Fusion of X-Ray Images and Clinical Data for a Multimodal Deep Learning Prediction Model of Osteoporosis: Algorithm Development and Validation Study.
Authors
Affiliations (3)
Affiliations (3)
- Department of Information, Daping Hospital, Army Medical University, No.10 Daping Changjiang Branch Road, Yuzhong District, Chongqing, China.
- Department of Orthopedics, Daping Hospital, Army Medical University, Chongqing, China.
- Department of Traumatic Surgery, School of Basic Medicine, Army Medical University, Chongqing, China.
Abstract
Osteoporosis is a bone disease characterized by reduced bone mineral density and mass, which increase the risk of fragility fractures in patients.

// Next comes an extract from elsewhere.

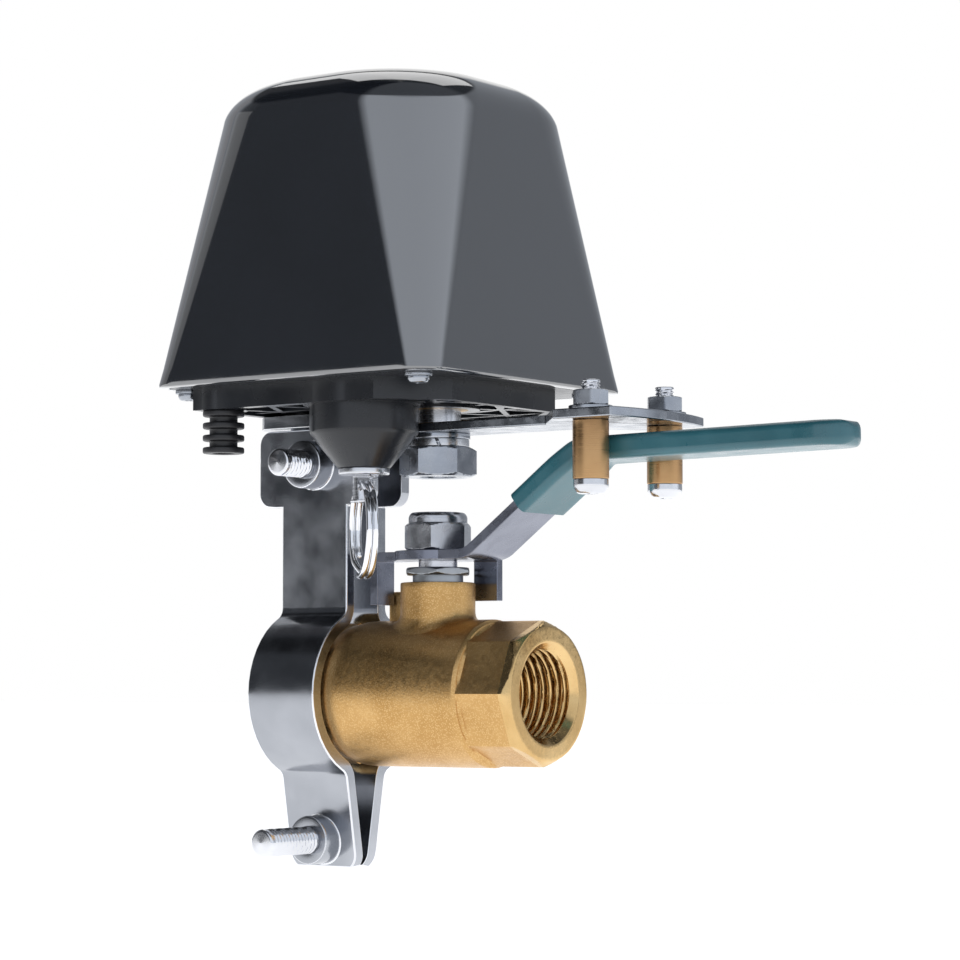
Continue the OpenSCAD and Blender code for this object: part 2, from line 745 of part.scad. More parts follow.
module output_gear() color("#d8d6cc") translate([0, 0, out_gear_z]) difference() {
    union() {
        gear(out_module, out_teeth, out_gear_t, out_phase);
        translate([0, 0, out_gear_t]) cylinder(r = out_hub_r, h = out_hub_h);
    }
    translate([0, 0, -over]) cylinder(r = shaft_gear_r, h = through);
}

module output_shaft() color("#b9bcc2") difference() {
    union() {
        translate([0, 0, arm_nut_z + 0.3]) cylinder(r = shaft_thread_r, h = arm_z - arm_nut_z);
        translate([0, 0, arm_z + arm_t]) cylinder(r = shaft_r, h = out_gear_z - arm_z - arm_t);
        translate([0, 0, arm_z - 0.5]) intersection() {
            cylinder(r = shaft_thread_r, h = arm_t + 1);
            cube([2 * arm_flat, 40, 20], center = true);
        }
        translate([0, 0, out_gear_z]) cylinder(r = shaft_gear_r, h = idler_wheel_z + wheel_t - out_gear_z);
        translate([0, 0, idler_wheel_z]) cylinder(r = shaft_top_r, h = deck_z - idler_wheel_z);
    }
    for (s = [-1, 1]) translate([s * (arm_flat + 10), 0, arm_z + arm_t / 2])
        cube([20, 40, arm_t], center = true);
}

arm_flat = 3.2;

module output_bush() color("#b58a48") translate([0, 0, base_z]) ring(bush_out_r, shaft_r + run_gap,
    floor_z + 1 - base_z);

module limit_cam() color("#e6e4dc") translate([0, 0, idler_wheel_z - 0.1]) linear_extrude(wheel_t)
    difference() {
        union() {
            circle(r = 6);
            intersection() {
                circle(r = 7.8);
                polygon([[0, 0], polar(20, 70), polar(20, 110)]);
            }
        }
        circle(r = shaft_gear_r);
    }

module limit_switches() color("#1f2023") for (a = [0, 90]) rotate(a)
    translate([8.6, -6.4, plate_z - 7]) {
        cube([6, 12.8, 7]);
        translate([-0.5, -0.2, 3.6]) cube([0.5, 9, 2]);
    }

pillar_half = 24;
pillar_r = 3;
pillar_screw_r = 1.25;
pillar_hole_h = 8;
pillar_screw_l = 6;
pillar_head_h = 1.6;
plate_corner = 4;
plate_margin = 5;

module pillar_places() at_head() for (p = [[1, 1], [1, -1], [-1, 1], [-0.79, -1.08]])
    at(pillar_half * p) children();

module gearbox_plate() color("#9ea1a7") difference() {
    at_head() translate([0, 0, plate_z]) linear_extrude(gear_plate_t)
        rounded_square(pillar_half + plate_margin, plate_corner);
    translate([0, 0, plate_z - over]) cylinder(r = shaft_top_r + run_gap, h = through);
    at(clutch_p) translate([0, 0, plate_z - over]) cylinder(r = pin_r + run_gap, h = through);
    at(idler_p) translate([0, 0, plate_z - over]) cylinder(r = axle_r, h = through);
    at(drive_p) translate([0, 0, plate_z - over]) cylinder(r = drive_shaft_r + free_gap, h = through);
    pillar_places() translate([0, 0, plate_z - over]) cylinder(r = pillar_screw_r, h = through);
}

module gearbox_pillars() color("#c9a552") pillar_places() translate([0, 0, floor_z]) difference() {
    cylinder(r = pillar_r, h = plate_z - floor_z);
    translate([0, 0, plate_z - floor_z - pillar_hole_h]) cylinder(r = pillar_screw_r, h = through);
}

module pillar_screws() color("#c9ccd1") pillar_places() {
    translate([0, 0, plate_z - pillar_screw_l])
        cylinder(r = pillar_screw_r, h = pillar_screw_l + gear_plate_t);
    translate([0, 0, deck_z]) cylinder(r1 = 2.4, r2 = 1.8, h = pillar_head_h);
}

// ---- drive arm ----

module arm_outline() difference() {
    union() {
        circle(r = arm_half);
        translate([0, -arm_half]) square([near_sleeve_x, 2 * arm_half]);
        intersection() {
            circle(r = arm_reach, $fn = 128);
            polygon([[near_sleeve_x - 14, -arm_half], [near_sleeve_x - 5, -fan_half],
                [arm_reach, -fan_half], [arm_reach, fan_half],
                [near_sleeve_x - 5, fan_half], [near_sleeve_x - 14, arm_half]]);
        }
    }
    for (p = sleeve_places) at(p) rotate(90) slot_2d(2 * screw_r + 5, 2 * screw_r + 0.3);
    intersection() {
        circle(r = shaft_thread_r);
        square([2 * arm_flat, 40], center = true);
    }
}

module drive_arm() color("#cfd3da") translate([0, 0, arm_z]) linear_extrude(arm_t) arm_outline();

module arm_washer() color("#cfd3da") translate([0, 0, arm_z - flat_washer_t])
    ring(flat_washer_r, shaft_thread_r, flat_washer_t);

module arm_lock_washer() color("#b9bcc2")
    translate([0, 0, arm_z - flat_washer_t - lock_washer_t]) difference() {
        ring(lock_washer_r, shaft_thread_r, lock_washer_t);
        rotate(-54) translate([2, -0.3, -1]) rotate([20, 0, 0]) cube([10, 0.6, 6]);
    }

module arm_nut() color("#c6cad0") translate([0, 0, arm_nut_z]) difference() {
    rotate(arm_nut_turn) hex_block(arm_nut_af, arm_nut_h);
    translate([0, 0, -over]) cylinder(r = shaft_thread_r, h = through);
}

module lever_sleeves() color("#b5743c") for (p = sleeve_places) at(p)
    translate([0, 0, sleeve_z]) ring(sleeve_r, sleeve_bore_r, sleeve_h);

screw_head_r = 3.6;
screw_head_h = 3;
slot_w = 0.8;
screw_end_l = 2.1;
screw_top_z = arm_z + arm_t + sleeve_washer_t + sleeve_nut_h + screw_end_l;

module sleeve_screws() color("#d9dbe0") for (p = sleeve_places) at(p) difference() {
    union() {
        translate([0, 0, sleeve_z]) cylinder(r = screw_r, h = screw_top_z - sleeve_z);
        translate([0, 0, sleeve_z]) pan_head(screw_head_r, screw_head_h);
    }
    for (a = [10, 100]) rotate(a)
        translate([-screw_head_r / 2, -slot_w / 2, sleeve_z - screw_head_h - 0.1])
            cube([screw_head_r, slot_w, screw_head_h / 2]);
}

module sleeve_washers() color("#d5d8de") for (p = sleeve_places) at(p)
    translate([0, 0, arm_z + arm_t]) ring(sleeve_washer_r, screw_r, sleeve_washer_t);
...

Artificial intelligence can mine imaging features specific to different bone densities, shapes, and structures and fuse other multimodal features for synergistic diagnosis to improve prediction accuracy. This study aims to develop a multimodal model that fuses chest X-rays and clinical parameters for opportunistic screening of osteoporosis and to compare and analyze the experimental results with existing methods. We used multimodal data, including chest X-ray images and clinical data, from a total of 1780 patients at Chongqing Daping Hospital from January 2019 to August 2024. We adopted a probability fusion strategy to construct a multimodal model. In our model, we used a convolutional neural network as the backbone network for image processing and fine-tuned it using a transfer learning technique to suit the specific task of this study. In addition, we introduced a gradient-based wavelet feature extraction method. We combined it with an attention mechanism to assist in feature fusion, which enhanced the model's focus on key regions of the image and further improved its ability to extract image features. The multimodal model proposed in this paper outperforms the traditional methods in the 4 evaluation metrics of area under the curve value, accuracy, sensitivity, and specificity. Compared with using only the X-ray image model, the multimodal model improved the area under the curve value significantly from 0.951 to 0.975 (P=.004), the accuracy from 89.32% to 92.36% (P=.045), the sensitivity from 89.82% to 91.23% (P=.03), and the specificity from 88.64% to 93.92% (P=.008). While the multimodal model that fuses chest X-ray images and clinical data demonstrated superior performance compared to unimodal models and traditional methods, this study has several limitations. The dataset size may not be sufficient to capture the full diversity of the population. The retrospective nature of the study may introduce selection bias, and the lack of external validation limits the generalizability of the findings. Future studies should address these limitations by incorporating larger, more diverse datasets and conducting rigorous external validation to further establish the model's clinical use.